▶ **AIM OF THE EXERCISE**:
Everything from the line containing "Write the JSON" to the line containing "List this object's", both lines included, must be copied exactly; nothing else should be.

◆ ◆ ◆ ◆

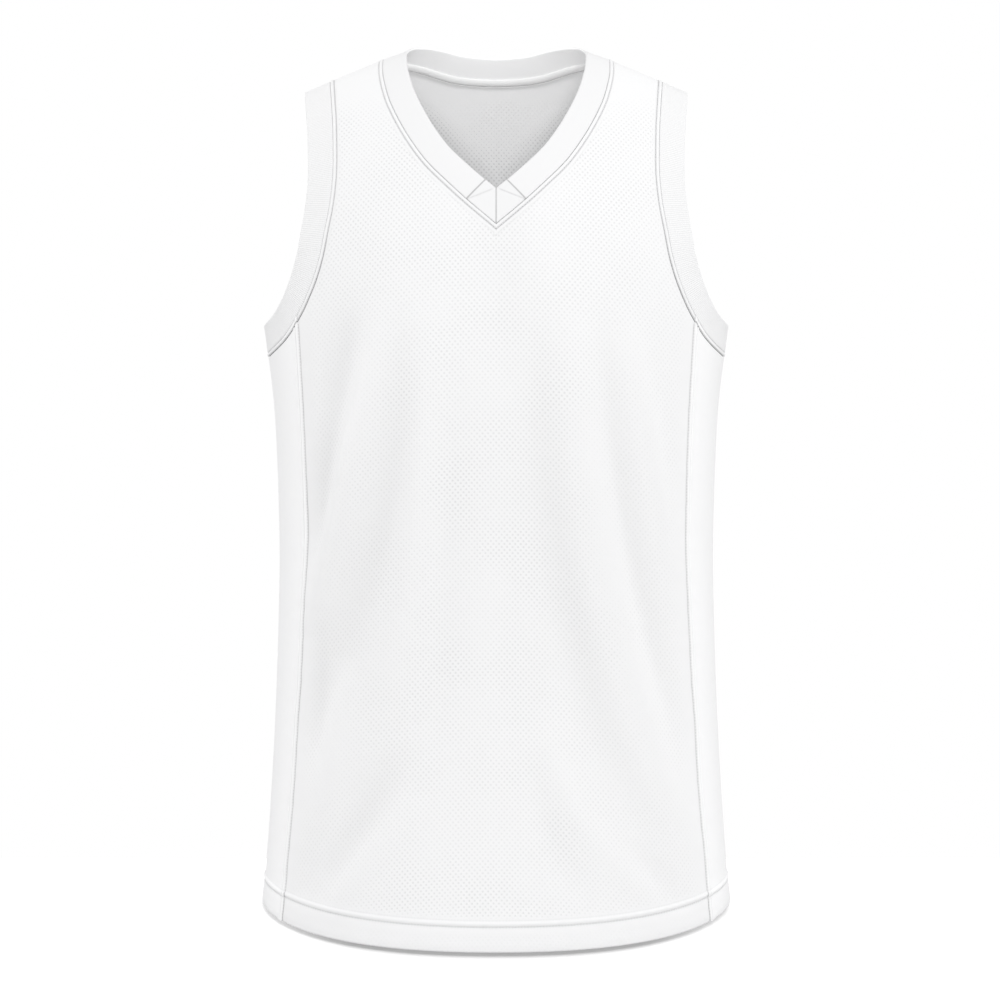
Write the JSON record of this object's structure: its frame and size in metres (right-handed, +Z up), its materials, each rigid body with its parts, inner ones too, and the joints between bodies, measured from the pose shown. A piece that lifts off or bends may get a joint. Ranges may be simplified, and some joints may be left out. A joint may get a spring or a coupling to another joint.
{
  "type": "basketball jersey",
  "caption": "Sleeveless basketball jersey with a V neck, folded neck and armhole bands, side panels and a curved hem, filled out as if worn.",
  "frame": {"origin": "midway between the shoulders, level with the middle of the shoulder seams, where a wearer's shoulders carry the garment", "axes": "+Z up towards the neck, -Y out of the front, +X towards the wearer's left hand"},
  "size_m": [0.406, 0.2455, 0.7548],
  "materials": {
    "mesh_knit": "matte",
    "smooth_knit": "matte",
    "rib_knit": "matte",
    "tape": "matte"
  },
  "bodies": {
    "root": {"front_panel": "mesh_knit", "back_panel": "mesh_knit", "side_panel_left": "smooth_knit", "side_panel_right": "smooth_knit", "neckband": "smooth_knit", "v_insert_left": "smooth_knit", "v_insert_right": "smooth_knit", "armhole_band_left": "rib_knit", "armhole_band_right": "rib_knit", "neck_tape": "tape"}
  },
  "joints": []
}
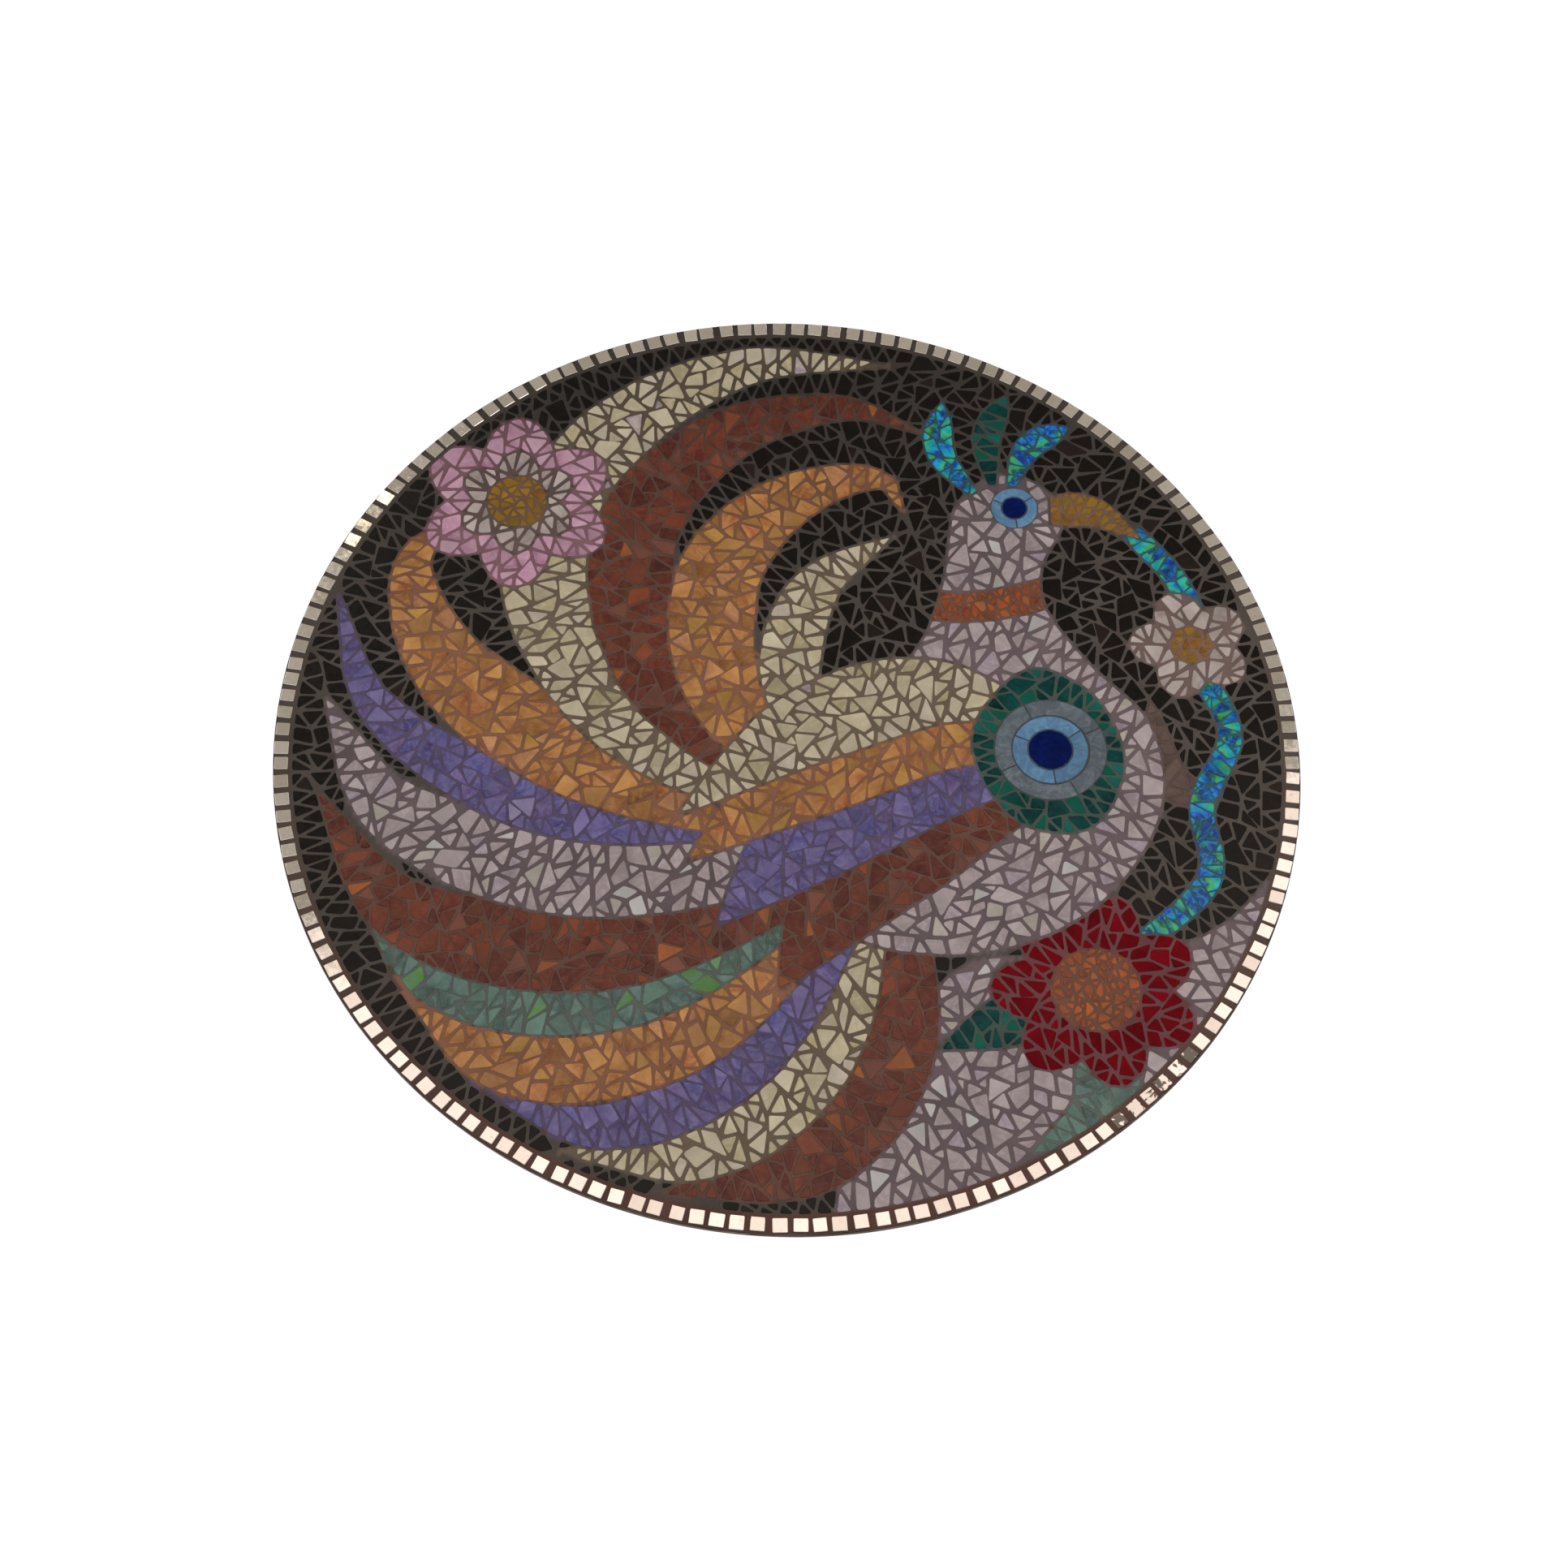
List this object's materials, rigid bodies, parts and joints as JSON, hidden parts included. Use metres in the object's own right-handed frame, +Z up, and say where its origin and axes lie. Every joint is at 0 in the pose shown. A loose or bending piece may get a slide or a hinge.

◆ ◆ ◆ ◆

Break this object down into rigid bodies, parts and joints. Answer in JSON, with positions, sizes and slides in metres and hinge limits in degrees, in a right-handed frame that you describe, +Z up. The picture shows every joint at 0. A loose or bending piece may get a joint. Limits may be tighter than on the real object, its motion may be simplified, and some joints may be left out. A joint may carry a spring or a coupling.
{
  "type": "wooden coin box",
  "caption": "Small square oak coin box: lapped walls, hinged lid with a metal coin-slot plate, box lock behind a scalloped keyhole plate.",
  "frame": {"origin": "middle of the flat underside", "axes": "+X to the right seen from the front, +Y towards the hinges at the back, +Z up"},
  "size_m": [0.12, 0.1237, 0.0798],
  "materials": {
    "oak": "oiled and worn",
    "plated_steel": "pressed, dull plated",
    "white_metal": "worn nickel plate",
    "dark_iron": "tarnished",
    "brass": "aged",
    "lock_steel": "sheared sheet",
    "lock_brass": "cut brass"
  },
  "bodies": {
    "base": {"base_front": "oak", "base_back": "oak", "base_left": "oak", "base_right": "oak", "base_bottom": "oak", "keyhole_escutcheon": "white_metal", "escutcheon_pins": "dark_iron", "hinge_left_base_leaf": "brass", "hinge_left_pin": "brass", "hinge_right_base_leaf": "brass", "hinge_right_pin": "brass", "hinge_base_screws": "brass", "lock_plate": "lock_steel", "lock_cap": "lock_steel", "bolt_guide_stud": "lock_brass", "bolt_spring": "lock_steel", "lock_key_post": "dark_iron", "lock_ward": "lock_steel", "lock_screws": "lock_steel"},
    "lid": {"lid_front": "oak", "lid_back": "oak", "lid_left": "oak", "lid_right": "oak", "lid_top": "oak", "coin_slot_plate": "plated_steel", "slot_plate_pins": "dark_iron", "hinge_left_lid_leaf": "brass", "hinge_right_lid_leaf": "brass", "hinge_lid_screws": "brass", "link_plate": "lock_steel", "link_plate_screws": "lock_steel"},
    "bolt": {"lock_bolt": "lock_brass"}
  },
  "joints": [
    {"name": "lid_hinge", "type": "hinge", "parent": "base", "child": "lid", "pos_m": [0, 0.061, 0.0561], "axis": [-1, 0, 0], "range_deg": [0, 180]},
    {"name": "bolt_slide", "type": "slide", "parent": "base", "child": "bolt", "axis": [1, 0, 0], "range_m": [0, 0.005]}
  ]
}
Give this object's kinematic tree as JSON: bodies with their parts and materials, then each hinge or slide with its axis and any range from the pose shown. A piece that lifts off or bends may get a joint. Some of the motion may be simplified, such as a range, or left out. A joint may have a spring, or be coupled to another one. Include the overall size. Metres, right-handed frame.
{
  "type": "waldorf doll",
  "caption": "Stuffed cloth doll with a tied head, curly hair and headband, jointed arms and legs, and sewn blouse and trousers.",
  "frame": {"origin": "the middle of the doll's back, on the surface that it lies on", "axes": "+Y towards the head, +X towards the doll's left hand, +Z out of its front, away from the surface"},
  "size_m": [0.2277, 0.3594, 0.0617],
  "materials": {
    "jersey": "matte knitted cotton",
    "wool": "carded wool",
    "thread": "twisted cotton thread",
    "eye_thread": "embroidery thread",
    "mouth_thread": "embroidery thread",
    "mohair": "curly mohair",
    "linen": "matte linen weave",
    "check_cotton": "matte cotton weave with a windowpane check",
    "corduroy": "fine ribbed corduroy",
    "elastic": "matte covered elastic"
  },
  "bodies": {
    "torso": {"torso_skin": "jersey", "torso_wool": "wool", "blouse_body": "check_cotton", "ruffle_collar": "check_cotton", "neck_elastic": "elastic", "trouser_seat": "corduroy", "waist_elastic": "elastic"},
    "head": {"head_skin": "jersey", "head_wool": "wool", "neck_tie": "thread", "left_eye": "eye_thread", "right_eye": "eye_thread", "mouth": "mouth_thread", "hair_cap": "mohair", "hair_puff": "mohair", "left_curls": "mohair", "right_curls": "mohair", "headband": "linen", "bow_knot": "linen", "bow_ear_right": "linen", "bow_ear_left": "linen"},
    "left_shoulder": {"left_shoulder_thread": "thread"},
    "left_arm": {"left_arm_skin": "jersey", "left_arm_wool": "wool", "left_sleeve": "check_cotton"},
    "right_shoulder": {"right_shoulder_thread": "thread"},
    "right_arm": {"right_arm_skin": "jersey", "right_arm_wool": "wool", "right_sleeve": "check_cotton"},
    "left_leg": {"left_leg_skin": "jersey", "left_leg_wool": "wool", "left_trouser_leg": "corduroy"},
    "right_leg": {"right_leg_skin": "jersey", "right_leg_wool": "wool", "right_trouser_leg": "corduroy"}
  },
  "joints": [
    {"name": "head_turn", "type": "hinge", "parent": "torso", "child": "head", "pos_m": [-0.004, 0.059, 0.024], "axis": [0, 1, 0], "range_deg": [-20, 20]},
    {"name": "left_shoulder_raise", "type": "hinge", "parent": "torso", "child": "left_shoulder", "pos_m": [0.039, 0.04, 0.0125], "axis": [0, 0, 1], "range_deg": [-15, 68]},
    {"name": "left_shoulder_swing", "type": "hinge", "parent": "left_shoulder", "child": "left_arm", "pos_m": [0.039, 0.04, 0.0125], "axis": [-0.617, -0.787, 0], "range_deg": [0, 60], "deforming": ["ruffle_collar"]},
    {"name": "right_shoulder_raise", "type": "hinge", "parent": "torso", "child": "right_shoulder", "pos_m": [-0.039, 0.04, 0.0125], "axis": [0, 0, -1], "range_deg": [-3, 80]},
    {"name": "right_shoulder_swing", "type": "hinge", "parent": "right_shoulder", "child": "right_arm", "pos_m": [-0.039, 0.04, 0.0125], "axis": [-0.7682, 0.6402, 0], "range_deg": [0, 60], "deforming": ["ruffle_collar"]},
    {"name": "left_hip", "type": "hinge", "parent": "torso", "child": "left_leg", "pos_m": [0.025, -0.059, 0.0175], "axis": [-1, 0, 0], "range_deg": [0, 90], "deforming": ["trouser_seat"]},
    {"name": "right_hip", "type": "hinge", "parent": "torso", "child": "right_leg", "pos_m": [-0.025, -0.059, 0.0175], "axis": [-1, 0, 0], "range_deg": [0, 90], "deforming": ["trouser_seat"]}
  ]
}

◆ ◆ ◆ ◆

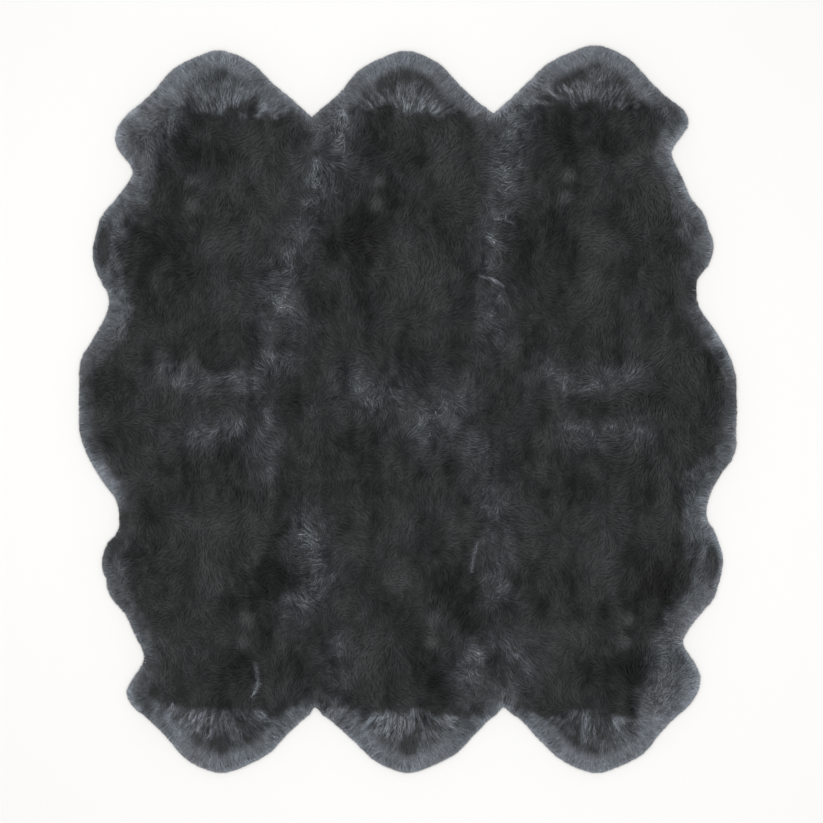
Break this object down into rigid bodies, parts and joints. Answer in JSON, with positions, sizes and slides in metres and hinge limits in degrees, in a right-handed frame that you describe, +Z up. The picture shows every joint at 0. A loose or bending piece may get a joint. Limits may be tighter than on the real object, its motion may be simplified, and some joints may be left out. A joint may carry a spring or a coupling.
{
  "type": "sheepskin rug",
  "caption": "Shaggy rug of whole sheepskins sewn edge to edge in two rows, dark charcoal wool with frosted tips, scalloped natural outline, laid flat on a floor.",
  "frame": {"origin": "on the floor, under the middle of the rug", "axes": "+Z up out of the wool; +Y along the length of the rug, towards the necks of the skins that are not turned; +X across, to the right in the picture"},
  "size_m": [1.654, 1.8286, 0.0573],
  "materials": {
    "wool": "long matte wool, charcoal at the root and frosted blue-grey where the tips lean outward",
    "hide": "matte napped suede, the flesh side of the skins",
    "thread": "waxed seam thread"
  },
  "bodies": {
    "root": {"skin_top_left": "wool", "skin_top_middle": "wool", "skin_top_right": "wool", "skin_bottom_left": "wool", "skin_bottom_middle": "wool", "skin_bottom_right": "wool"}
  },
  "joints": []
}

◆ ◆ ◆ ◆

▶ **RESPONSE TO THIS TASK**:
Write the JSON record of this object's structure: its frame and size in metres (right-handed, +Z up), its materials, each rigid body with its parts, inner ones too, and the joints between bodies, measured from the pose shown. A piece that lifts off or bends may get a joint. Ranges may be simplified, and some joints may be left out. A joint may get a spring or a coupling to another joint.
{
  "type": "basketball jersey",
  "caption": "Sleeveless basketball jersey with a V neck, folded neck and armhole bands, side panels and a curved hem, filled out as if worn.",
  "frame": {"origin": "midway between the shoulders, level with the middle of the shoulder seams, where a wearer's shoulders carry the garment", "axes": "+Z up towards the neck, -Y out of the front, +X towards the wearer's left hand"},
  "size_m": [0.406, 0.2455, 0.7548],
  "materials": {
    "mesh_knit": "matte",
    "smooth_knit": "matte",
    "rib_knit": "matte",
    "tape": "matte"
  },
  "bodies": {
    "root": {"front_panel": "mesh_knit", "back_panel": "mesh_knit", "side_panel_left": "smooth_knit", "side_panel_right": "smooth_knit", "neckband": "smooth_knit", "v_insert_left": "smooth_knit", "v_insert_right": "smooth_knit", "armhole_band_left": "rib_knit", "armhole_band_right": "rib_knit", "neck_tape": "tape"}
  },
  "joints": []
}
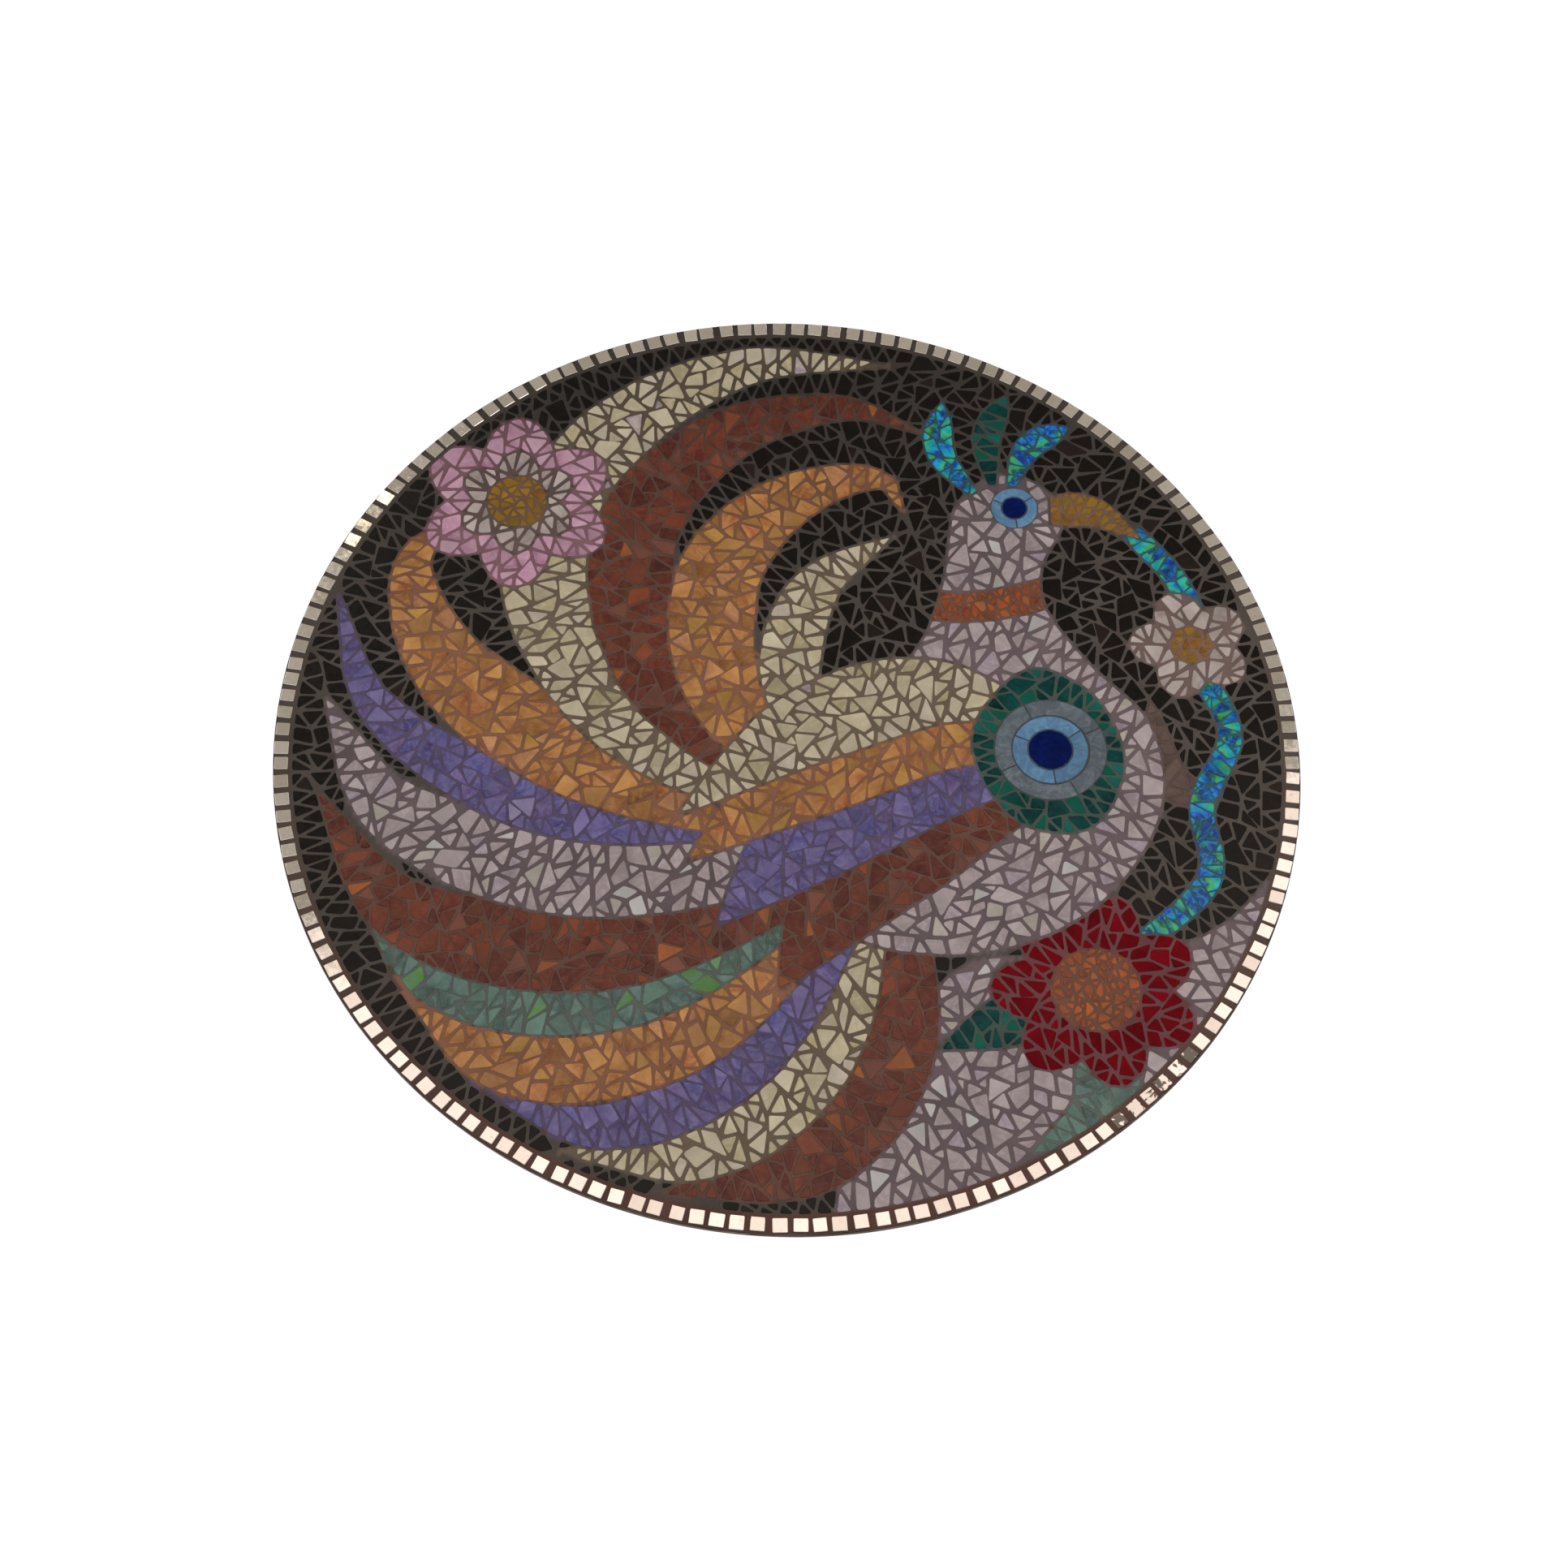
List this object's materials, rigid bodies, parts and joints as JSON, hidden parts included. Use metres in the object's own right-handed frame, +Z up, and say where its origin and axes lie. Every joint is at 0 in the pose shown. A loose or bending piece may get a slide or a hinge.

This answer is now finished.